*Problem to work on*
Print the first line of the material below and each line after it, exactly as written, ending with the line that contains "# each of them first.".

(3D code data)

________________________________________

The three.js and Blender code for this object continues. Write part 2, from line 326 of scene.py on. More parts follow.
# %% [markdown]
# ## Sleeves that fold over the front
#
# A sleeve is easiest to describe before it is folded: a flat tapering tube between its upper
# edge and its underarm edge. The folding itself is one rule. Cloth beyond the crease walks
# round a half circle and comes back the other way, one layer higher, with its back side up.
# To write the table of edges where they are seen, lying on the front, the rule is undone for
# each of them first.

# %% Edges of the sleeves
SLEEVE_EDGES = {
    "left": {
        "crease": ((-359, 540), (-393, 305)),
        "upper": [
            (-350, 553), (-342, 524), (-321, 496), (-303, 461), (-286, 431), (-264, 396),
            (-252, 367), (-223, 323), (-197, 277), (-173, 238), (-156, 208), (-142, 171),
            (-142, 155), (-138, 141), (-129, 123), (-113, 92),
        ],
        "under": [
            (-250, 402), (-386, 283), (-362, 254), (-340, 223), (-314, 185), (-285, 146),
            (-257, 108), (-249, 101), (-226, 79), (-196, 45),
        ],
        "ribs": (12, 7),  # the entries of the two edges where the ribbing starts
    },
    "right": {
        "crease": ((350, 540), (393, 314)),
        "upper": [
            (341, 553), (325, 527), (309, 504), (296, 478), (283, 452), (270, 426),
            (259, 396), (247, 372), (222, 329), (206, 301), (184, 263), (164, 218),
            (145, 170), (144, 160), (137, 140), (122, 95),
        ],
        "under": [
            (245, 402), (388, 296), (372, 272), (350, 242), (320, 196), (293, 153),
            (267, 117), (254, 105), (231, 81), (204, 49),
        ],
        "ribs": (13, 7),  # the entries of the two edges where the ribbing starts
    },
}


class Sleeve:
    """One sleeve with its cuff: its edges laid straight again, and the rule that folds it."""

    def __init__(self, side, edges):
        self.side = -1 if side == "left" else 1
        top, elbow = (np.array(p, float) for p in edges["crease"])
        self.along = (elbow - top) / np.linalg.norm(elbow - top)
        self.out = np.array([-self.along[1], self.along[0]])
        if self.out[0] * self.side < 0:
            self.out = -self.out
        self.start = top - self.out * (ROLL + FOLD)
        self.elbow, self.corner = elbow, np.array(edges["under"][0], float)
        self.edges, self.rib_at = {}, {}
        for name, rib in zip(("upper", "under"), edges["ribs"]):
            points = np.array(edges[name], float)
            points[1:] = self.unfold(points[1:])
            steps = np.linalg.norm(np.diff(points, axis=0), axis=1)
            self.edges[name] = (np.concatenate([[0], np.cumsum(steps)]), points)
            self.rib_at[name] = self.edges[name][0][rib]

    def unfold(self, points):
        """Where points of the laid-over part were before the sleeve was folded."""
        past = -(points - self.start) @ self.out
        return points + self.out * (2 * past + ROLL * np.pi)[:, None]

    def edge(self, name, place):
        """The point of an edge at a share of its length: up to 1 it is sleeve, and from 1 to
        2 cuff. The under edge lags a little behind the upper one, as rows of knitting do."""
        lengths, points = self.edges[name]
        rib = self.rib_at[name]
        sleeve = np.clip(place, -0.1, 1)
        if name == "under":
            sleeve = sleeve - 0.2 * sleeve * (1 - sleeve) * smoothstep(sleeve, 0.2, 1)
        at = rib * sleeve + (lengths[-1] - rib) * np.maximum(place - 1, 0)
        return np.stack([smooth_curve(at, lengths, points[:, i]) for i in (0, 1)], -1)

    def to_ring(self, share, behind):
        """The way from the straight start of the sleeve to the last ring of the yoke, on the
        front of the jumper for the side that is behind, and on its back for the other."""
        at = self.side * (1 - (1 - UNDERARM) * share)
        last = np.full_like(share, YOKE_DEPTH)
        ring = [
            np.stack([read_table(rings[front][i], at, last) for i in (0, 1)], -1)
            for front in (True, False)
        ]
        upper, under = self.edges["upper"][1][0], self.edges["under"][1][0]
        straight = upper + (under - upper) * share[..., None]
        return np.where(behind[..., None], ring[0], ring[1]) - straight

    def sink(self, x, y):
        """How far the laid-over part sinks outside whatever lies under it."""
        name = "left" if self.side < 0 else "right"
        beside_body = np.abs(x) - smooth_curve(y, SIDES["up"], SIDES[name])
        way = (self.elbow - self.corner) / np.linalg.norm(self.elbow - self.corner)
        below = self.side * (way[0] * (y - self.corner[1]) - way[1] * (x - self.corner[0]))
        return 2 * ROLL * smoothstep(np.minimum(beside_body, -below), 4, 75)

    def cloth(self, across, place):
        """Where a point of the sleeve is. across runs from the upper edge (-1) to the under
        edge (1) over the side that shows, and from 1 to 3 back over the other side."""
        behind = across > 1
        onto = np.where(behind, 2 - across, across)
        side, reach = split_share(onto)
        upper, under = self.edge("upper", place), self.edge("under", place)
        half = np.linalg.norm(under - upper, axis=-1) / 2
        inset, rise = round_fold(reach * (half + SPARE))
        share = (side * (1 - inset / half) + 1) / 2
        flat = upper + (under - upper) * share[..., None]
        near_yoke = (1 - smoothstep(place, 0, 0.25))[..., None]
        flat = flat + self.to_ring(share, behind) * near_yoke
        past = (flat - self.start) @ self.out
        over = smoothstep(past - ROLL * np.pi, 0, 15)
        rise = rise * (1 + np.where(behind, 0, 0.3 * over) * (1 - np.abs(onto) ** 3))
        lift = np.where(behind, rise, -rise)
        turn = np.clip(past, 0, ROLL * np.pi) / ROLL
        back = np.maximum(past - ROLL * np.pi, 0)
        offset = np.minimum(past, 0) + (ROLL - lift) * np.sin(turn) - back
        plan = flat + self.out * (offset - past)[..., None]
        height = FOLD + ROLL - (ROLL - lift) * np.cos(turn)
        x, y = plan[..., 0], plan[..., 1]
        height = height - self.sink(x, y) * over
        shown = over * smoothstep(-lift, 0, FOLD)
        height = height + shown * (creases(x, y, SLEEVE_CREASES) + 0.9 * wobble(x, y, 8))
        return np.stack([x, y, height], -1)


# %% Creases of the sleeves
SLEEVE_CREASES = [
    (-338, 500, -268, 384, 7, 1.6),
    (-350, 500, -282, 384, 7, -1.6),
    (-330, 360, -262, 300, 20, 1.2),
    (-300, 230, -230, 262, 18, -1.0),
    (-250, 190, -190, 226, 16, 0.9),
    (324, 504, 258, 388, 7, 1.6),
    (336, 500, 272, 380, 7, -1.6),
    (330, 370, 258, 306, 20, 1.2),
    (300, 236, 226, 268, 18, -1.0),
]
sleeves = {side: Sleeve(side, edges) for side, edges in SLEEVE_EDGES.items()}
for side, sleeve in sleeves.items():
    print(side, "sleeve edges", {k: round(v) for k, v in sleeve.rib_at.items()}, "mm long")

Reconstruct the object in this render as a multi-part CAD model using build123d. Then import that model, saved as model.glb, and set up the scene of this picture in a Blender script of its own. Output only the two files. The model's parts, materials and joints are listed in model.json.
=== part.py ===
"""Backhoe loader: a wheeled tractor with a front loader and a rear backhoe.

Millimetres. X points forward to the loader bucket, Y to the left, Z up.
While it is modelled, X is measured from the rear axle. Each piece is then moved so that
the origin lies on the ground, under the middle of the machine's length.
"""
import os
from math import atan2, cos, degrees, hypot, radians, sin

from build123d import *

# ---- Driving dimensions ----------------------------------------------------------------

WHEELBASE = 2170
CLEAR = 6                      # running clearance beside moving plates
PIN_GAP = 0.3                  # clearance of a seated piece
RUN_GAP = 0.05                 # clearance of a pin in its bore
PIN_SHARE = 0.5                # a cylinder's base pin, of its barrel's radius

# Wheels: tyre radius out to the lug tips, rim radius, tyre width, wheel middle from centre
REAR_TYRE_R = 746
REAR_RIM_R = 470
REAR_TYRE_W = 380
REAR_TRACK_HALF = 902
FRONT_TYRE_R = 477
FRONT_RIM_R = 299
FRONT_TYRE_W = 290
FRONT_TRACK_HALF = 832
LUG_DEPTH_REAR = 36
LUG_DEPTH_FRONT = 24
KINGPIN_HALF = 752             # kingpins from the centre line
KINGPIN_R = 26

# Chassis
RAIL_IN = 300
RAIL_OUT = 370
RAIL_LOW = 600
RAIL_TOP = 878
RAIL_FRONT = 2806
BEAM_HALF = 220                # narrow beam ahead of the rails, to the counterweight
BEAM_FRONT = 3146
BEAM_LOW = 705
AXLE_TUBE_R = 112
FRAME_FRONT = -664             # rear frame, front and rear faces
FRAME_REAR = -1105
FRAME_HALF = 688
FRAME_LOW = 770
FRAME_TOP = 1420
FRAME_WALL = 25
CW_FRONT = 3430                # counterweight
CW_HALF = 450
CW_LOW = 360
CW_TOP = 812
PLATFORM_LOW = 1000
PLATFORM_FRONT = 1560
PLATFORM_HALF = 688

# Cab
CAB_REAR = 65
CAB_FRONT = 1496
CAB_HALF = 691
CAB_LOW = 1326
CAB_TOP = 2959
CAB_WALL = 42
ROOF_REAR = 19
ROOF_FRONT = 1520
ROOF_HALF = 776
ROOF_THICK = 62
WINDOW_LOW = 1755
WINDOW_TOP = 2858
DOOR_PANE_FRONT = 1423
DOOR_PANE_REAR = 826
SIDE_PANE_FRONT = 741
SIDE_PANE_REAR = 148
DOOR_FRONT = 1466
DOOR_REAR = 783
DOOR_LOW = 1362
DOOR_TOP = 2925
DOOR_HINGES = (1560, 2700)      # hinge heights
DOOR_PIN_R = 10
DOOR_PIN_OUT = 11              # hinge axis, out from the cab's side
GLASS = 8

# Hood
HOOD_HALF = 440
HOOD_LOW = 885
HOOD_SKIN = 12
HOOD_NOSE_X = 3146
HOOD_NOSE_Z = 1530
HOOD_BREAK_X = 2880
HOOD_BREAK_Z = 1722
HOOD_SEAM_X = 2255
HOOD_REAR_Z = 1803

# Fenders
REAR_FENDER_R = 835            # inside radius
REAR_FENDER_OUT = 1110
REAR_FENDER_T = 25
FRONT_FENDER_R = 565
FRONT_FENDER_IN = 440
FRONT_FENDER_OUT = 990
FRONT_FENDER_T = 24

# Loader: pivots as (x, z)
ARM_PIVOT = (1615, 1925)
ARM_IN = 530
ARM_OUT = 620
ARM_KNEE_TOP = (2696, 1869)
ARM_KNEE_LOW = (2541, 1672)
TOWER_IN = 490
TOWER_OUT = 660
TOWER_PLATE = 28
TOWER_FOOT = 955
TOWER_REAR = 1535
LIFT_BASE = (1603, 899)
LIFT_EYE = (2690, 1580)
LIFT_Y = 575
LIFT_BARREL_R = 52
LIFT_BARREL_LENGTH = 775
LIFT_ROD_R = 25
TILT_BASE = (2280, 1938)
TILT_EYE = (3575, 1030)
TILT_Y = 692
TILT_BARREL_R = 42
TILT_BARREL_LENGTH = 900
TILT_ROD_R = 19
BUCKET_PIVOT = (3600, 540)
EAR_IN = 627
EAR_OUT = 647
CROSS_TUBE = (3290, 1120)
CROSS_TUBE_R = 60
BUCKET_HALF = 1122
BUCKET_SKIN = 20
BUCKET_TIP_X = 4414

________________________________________

*Completed task*
The three.js and Blender code for this object continues. Write part 2, from line 326 of scene.py on. More parts follow.
# %% [markdown]
# ## Sleeves that fold over the front
#
# A sleeve is easiest to describe before it is folded: a flat tapering tube between its upper
# edge and its underarm edge. The folding itself is one rule. Cloth beyond the crease walks
# round a half circle and comes back the other way, one layer higher, with its back side up.
# To write the table of edges where they are seen, lying on the front, the rule is undone for
# each of them first.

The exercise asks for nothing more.